The liquor itself changed dramitcally from steep to steep exibiting the natural freshness I've come to experience from white tea. Not overstated as in some greens, mainly Japanese, more a country breeze than a cold north sea wind which my father declares as real freshness.

I was begining to think that the tea had been heavily influenced by the Oolong sampler that had been keeping it company in the envelope for a good few days. This was due to fact that there was an unmistakeble taste of darjeerling fighting with the usual delicate white. I began to retract my thoughts of contamination when reading over the description of the tea again* and, realising it was an Indian white tea, I think my mind blocked out the word India as it had already assumed that all white tea was Chinese. This discovery led me to appreciate the last few brews even moreso. I was, perhaps, steeping the tea for too long but the purpose was to investigate and bring forth the darjeerling undertones. The plan worked! warmer water and longer steeps brought the liquor closer to a first flush darjeerling.
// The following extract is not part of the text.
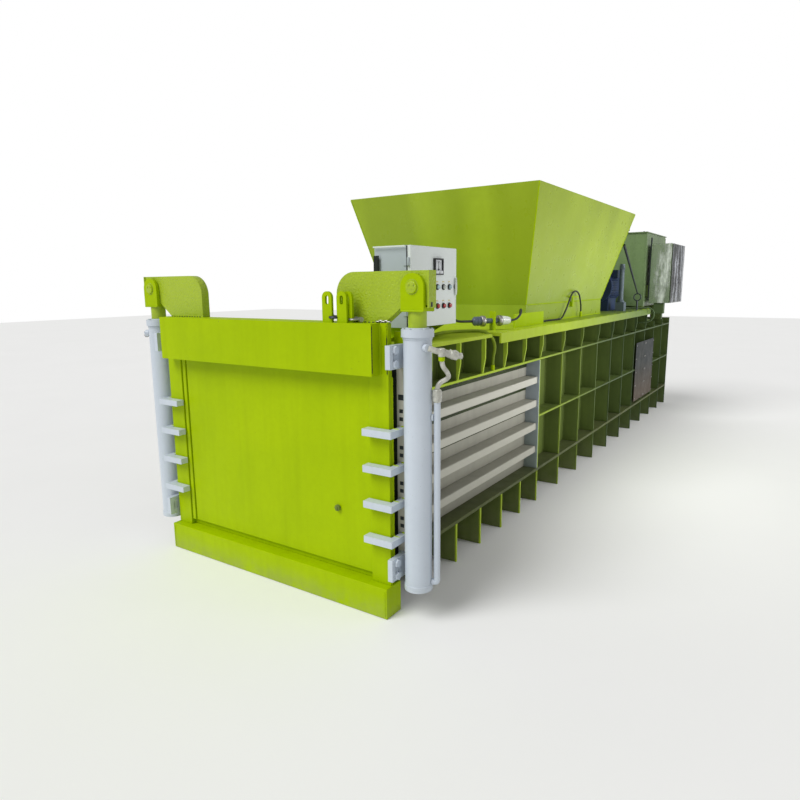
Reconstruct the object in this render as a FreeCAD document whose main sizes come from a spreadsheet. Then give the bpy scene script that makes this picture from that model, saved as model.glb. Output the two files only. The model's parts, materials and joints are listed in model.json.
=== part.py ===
import FreeCAD, Part
import Sketcher
import math
import os
import re

# Horizontal recycling baler with a lifting gate. Millimetres.
# Origin: centre of the front sill's underside. +Y runs from the gate to the power pack, +Z is up.

doc = FreeCAD.newDocument("Baler")

# ---------------------------------------------------------------- driving dimensions
SIZES = {
    # chamber, its plates and its length
    "wallInner": 632, "wallThick": 20, "footReach": 132, "deckReach": 16, "floorTop": 255,
    "floorThick": 20, "deckTop": 1305, "deckThick": 20, "roofDrop": 64, "roofThick": 20,
    "baleLength": 1866, "baleBays": 6, "bayPitch": 463, "bayCount": 10, "deckBays": 7,
    "deckTail": 123, "rearDrop": 160, "bulkheadThick": 20,
    # front sill and ring
    "sillOver": 10, "sillDepth": 124, "sillHeight": 157, "sillWall": 12, "postThick": 30,
    "postReach": 48, "postStep": 190,
    # ribs, shelves and bars of the sides
    "ribThick": 12, "ribDrop": 135, "shelfDrop": 229, "shelfRise": 401, "shelfThick": 14,
    "barCount": 4, "bottomBar": 119, "barSlot": 36, "noseHeight": 50, "noseInset": 14,
    "noseWall": 6, "stripReach": 32, "endPlateThick": 8,
    "flangeThick": 12, "flangeHeight": 64, "flangeBays": 3.5, "flangeLag": 39.5,
    "notchDepth": 90, "notchLength": 104,
    # gate
    "gateReach": 3, "coreInset": 33, "coreThick": 40, "leafThick": 30, "ringGap": 6, "seatGap": 0.5,
    "gateRise": 125, "stripWidth": 113, "panelInset": 40, "panelGap": 3, "panelRecess": 10,
    "panelBottom": 192,
    "trimInset": 20, "trimWidth": 26, "trimRecess": 5,
    "beamInset": 11, "beamDepth": 70, "beamHeight": 238, "beamWall": 10,
    # gate claws and guide blocks
    "clawCount": 4, "clawPitch": 177, "clawLow": 375, "clawThick": 34, "clawLap": 9, "clawGap": 3,
    "clawDepth": 50, "sideGap": 9, "blockGap": 18, "blockHeight": 110, "blockLow": 205,
    "blockDrop": 80, "blockFront": 66, "boltRadius": 10, "boltClear": 0.5, "boltHead": 12,
    "boltHeadRadius": 20, "boltSpread": 32, "boltSet": 27,
    # lifting gear
    "liftReach": 82, "liftY": 36, "barrelRadius": 65, "boreRadius": 52, "barrelBase": 185,
    "barrelDrop": 59, "glandRadius": 74.5, "glandHeight": 35, "footRadius": 68, "footDrop": 22,
    "rodRadius": 42, "fit": 0.05, "seatFit": 0.2, "pistonHeight": 60, "pistonLift": 5, "rodRise": 56,
    "armReach": 440, "armTip": 70, "armRise": 232, "armCorner": 105, "armThick": 50, "armNeck": 160,
    "armShoulder": 56, "armEyeRise": 82, "armCapThick": 8, "armCapRise": 12, "armCapOver": 6,
    "clevisHalf": 60, "clevisThick": 20, "clevisGap": 2, "clevisRelief": 8, "pinRise": 161,
    "pinRadius": 28, "pinHead": 8, "saddleHeight": 30, "saddleSet": 14,
    "lugRadius": 29, "lugHeight": 115, "lugThick": 14, "lugHole": 10, "lugSlot": 22, "lugSet": 22,
    "lugStart": 270, "lugPitch": 88, "lugTwin": 18, "lugStep": 18,
    "pipeOut": 86, "pipeAlong": 28, "pipeRadius": 15.5, "pipeDrop": 261, "pipeRise": 18,
    "pipeBend": 22, "nutHeight": 22, "nutOver": 4, "clampRadius": 16, "clampShare": 0.887,
    "portDrop": 44, "portRadius": 17, "portTube": 11,
    "teeOut": 128, "teeAlong": -6, "teeDrop": 63, "teeHalf": 20, "teeArm": 25,
    "stubOut": 56, "stubAlong": 86, "stubDrop": 24, "stubRadius": 14, "stubCap": 21, "capShare": 0.4,
    # hopper
    "collarLead": 121, "hopperBays": 4, "collarMore": 50, "collarInset": 19, "collarThick": 8,
    "collarRise": 140, "hopperRise": 831, "sideFlare": 183, "frontFlare": 264, "rearFlare": 427,
    "sheet": 5, "bladeDrop": 14, "bladeWidth": 50, "bladeInset": 7,
    # ram and its cylinder
    "ramClear": 19, "ramDepth": 200, "ramSide": 10, "ramLift": 7, "ramUnder": 19,
    "ramPlate": 40, "shieldLength": 1800, "shieldThick": 20, "ramBladeOut": 12, "ramBladeTall": 50,
    "mainBore": 125, "mainWall": 25, "mainRod": 80, "glandLead": 30, "glandDepth": 60, "mainCap": 58,
    "mainPiston": 90, "mainFlange": 175, "mainEnd": 20, "saddleHalf": 210, "saddleThick": 40,
    "saddleFront": 400, "saddleRear": 600,
    # control cabinet
    "cabInset": 100, "cabDepth": 221, "cabSetback": 279, "cabWidth": 474, "cabRise": 78,
    "cabHeight": 412, "cabSheet": 4, "doorDepth": 20, "doorGap": 3, "doorSheet": 4,
    "hingeRadius": 6, "hingeLeaf": 4, "hingeTall": 40, "hingeLow": 60, "hingeHigh": 100,
    "bracketThick": 6, "bracketInset": 20, "bracketToe": 40,
    "buttonRadius": 11, "buttonOut": 16, "buttonStem": 10, "buttonRing": 15, "buttonRingOut": 6,
    "buttonFit": 0.3, "meterLead": 40, "meterWide": 88, "meterTall": 86, "meterOut": 14,
    "meterFloor": 6, "meterRim": 7, "meterDial": 22, "needleLong": 44, "needleRise": 28,
    "handleInset": 19, "handleLong": 96, "handleWide": 18, "handleOut": 14, "spindleRadius": 6,
    # power pack
    "tankInset": 60, "tankWidth": 1160, "tankLap": 102, "tankLength": 1000, "tankRise": 30,
    "tankHeight": 815, "tankWall": 6, "lidOver": 12, "lidThick": 10, "legWide": 90,
    "railLag": 190, "railWide": 80, "railTall": 60,
    "boxReach": 200, "boxLag": 73, "boxLength": 700, "boxRise": 65, "boxHeight": 655, "boxGap": 44,
    "boxSheet": 6, "boxBack": 12, "coreSlab": 48, "boxFace": 46, "mouthOver": 12,
    "strutReach": 39, "strutWidth": 105, "strutLong": 80, "strutDrop": 55, "strutFoot": 20,
    "strutLead": 10, "hangerLead": 30, "hangerLong": 400, "hangerRise": 60, "hangerTall": 140,
    "fanRadius": 210, "hubRadius": 45, "fanBack": 42, "fanDepth": 30, "bladeLong": 22,
    "bladeRoot": 36, "bladeTall": 56,
    "motorX": 420, "motorRise": 255, "motorRadius": 165, "motorLength": 420, "motorFoot": 120,
    "pumpGap": 70, "pumpLength": 280, "bellLength": 110, "bellRadius": 90, "pumpHalf": 70,
    "filterInset": 145, "filterLag": 125, "filterRadius": 24, "filterHalf": 45, "filterHead": 90,
    "filterTall": 400,
    "coverBays": 6, "coverLag": 84, "coverLength": 850, "coverRise": 35, "coverDrop": 200,
    "coverThick": 6,
    # fittings on the deck
    "couplingInset": 144, "couplingLead": 536, "couplingRise": 60, "tabWide": 64, "tabTall": 122,
    "plugEnd": 145, "plugRoot": 88, "plugSeat": 58, "neckEnd": 36, "socketSeat": 62, "socketEnd": 125,
    "plugRadius": 30, "collarRadius": 35, "neckRadius": 17, "cupRadius": 31, "cupMouth": 22,
    "ringRadius": 38, "ringWire": 6, "stemRadius": 9, "eyeInset": 58, "eyeLead": 392, "eyeRise": 138,
    "hookLevel": 0.634, "hookSide": 8, "hookBack": 20, "stayRoot": 13, "stayTip": 6,
    "guardInset": 106, "guardThick": 8, "guardLead": 288, "guardLength": 540, "guardHeight": 92,
    "cornerLap": 14, "cornerThick": 12, "cornerTall": 84,
    "switchLead": 921, "switchFoot": 20, "switchRise": 175, "switchLong": 190, "switchWide": 26,
    "switchArm": 24, "switchStand": 14, "switchRoot": 80, "switchAhead": 80, "switchThick": 8,
    "glandInset": 152, "glandBack": 719, "glandTall": 47, "glandBar": 11,
    "blockInset": 200, "blockWide": 44, "blockLag": 39, "blockLong": 40, "blockTall": 42,
    "fittingLong": 44, "fittingRadius": 13, "fittingDrop": 153, "rearFittingLead": 178,
    "hoseFootInset": 30, "hoseFootLead": 27, "hoseFootTall": 34,
}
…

The tea was not as pleasant to drink at this point however the second time I tasted the tea I was far more appreciative of the Indian character accompanying the traditional white taste as opposed to trying to discard the non Chinese notes from the liquor.

I don't think I'll be able to rate this tea on any scale until I've finished the sample and possibly another pack from T Ching . It confused me as much as it entertained my taste buds.

The last thing I feel the need to comment on is the remarkable endurance of this tea, even on my second outing with it I was hugely underestimating it's staying power and getting brews that were a little to abrasive due to oversteeping after making more than one trip to the water filter.

And the very last thing is thanks again to T Ching not just for providing quality teas but also for managing to pick teas of great educational value that I would, likely, never have got round to trying.

*and will fully retract most of my post if this is case.